Proof-of-Stake Networks Rely on Crypto Staking
To keep the blockchain decentralized, there must be a community validation system to verify transactions. Staking is a function of the Proof of Stake (PoS) consensus mechanism that helps make this happen.
Individuals, called “validators,” are randomly selected to verify new blocks produced on the network. However, they must first offer up, or “stake,” a portion of their coin holdings. The staking rewards incentivize them to do this.
On the flip side, staked coins may be destroyed if the validator gets sloppy with their work or votes to approve invalid or illegitimate blocks. The risk of losing crypto helps keep validators honest and the network secure.
Crypto Stakers Are Rewarded for Their Contribution
The network rewards stakers for their contribution to the blockchain, typically in the form of more crypto.
Staking rewards are somewhat proportional to the size of your stake. Coin holders with larger stakes are more likely to be selected as validators, which means they’re also more likely to receive higher rewards.

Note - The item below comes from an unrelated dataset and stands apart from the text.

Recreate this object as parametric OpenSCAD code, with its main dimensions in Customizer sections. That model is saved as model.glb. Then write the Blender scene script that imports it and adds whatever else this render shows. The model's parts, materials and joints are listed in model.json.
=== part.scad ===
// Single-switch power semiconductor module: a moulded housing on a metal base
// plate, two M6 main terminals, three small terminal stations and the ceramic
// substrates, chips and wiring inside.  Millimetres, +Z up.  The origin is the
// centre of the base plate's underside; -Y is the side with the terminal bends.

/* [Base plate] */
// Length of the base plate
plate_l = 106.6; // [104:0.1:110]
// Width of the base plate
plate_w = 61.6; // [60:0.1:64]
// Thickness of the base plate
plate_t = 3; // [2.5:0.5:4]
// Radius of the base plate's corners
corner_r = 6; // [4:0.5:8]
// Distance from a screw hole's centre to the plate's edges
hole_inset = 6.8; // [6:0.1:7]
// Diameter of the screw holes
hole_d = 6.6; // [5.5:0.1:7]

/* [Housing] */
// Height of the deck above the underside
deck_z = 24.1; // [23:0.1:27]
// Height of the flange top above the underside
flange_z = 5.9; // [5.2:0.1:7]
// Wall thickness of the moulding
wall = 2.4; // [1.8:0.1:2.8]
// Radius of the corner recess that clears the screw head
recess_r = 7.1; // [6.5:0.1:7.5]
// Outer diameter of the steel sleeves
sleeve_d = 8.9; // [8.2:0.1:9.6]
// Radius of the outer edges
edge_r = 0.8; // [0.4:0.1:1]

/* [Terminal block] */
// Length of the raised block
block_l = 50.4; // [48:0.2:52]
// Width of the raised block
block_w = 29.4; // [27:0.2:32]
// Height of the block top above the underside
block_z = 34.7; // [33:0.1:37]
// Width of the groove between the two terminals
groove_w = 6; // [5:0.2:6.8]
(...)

Becoming an active validator often requires a minimum stake and special computer equipment, but you can still stake your coins without any of these.
When you stake your crypto without actively validating, they often go into a staking pool or some other mechanism where a validator essentially does the work on your behalf. This way, you can still get rewards even with a small amount of staked coins.
Staking Reward Systems Are Built Into the Network
The way that staking rewards are paid out is a feature of the system. Rewards typically come from a few key places:
- Inflation: If the supply of a given cryptocurrency is on the rise, it features an inflation rate percentage. Your rewards can come from the newly-created supply.
- Reserve: Some networks have already set aside a certain amount of coins for staking rewards.
- Transaction fees: Transaction fees also come into play, and some rewards come from a percentage of the fees associated with the transactions.
The exact formula used to produce staking rewards varies from coin to coin.
How Much Can You Make Staking Crypto?
Staking cryptocurrency is a legitimate way to earn passive income, but your rewards vary greatly. Rewards are also largely dependent upon the cryptocurrency, the size of your stake, and the network conditions.
You can make 12-18% APY (annual percentage yield) staking crypto, and some estimates go much higher than this. 3-5% APYs are common on the lower end, but this is still a higher rate of return than what a traditional bank would offer for a savings account.
The chart below breaks down some of the most popular cryptocurrencies and their estimated APYs. I also included a few popular exchanges and noted which coins they allow you to stake.
|Binance Coin (BNB)||Solana (SOL)||Algorand (ALGO)||Livepeer (LPT)||Cardano (ADA)||Ether (ETH)||Cosmos (ATOM)|
|APY estimate||6.40%||4 – 6.0%||5.75%||18.0%||2.6 – 6%||4 – 7%||5 – 12%|
The above percentages are merely estimates based on the exchanges’ reward structure, so the platform you use to stake can influence profits greatly.
Factors That Influence Staking Profits
Some of the other factors that will influence your staking profits include:
- Size of stake: The more coins you have staked, the greater your returns will be.
- Length of stake: Due to factors like compound interest, longer stakes generate greater profits.
- Volatility of asset: Staking a highly volatile crypto asset can result in poor earnings. If you earn a lot of rewards but the value of the currency tanks, you could technically lose money.
- Size of staking pool: If you put your crypto into a staking pool, you’ll be splitting your rewards with all of the stakers within that pool. Larger pool sizes increase the reward opportunities, but you’ll also be sharing the rewards with more people.
Rewards are often higher when there is a lower number of stakers. Networks are trying to incentivize staking, so rewards tend to decrease as more people join.
Things To Consider Before Staking Your Coins
Staking is a potential profit path for crypto investors who plan on holding their coins for a while. Rather than let the coins sit in your wallet, you can put them to work and potentially increase your supply. If you are focused on short-term investing, staking wouldn’t be a worthwhile option for you.
While you can generally unstake your coins whenever you want, some platforms require you to “lock away” your coins for a period of time, during which they’ll be inaccessible.
Lastly, don’t forget that you can lose money you invest, and the same is true for crypto. Since the blockchain uses your staked coins to help validate transactions, it can also take away your coins if they’re involved in a transaction that compromises the health of the blockchain.
Staking crypto is profitable in almost every case where it is allowed, although the size of the profits varies greatly. Just keep in mind that when you stake, you are essentially offering up your coins as collateral. Thus, you may lose these coins if the validating node where they are stored approves a bad transaction.
The rate of return on your staking investment will vary from asset to asset, but the staking platform usually provides estimated rates of return. If you own crypto, you can look at each platform to see who offers the highest rates.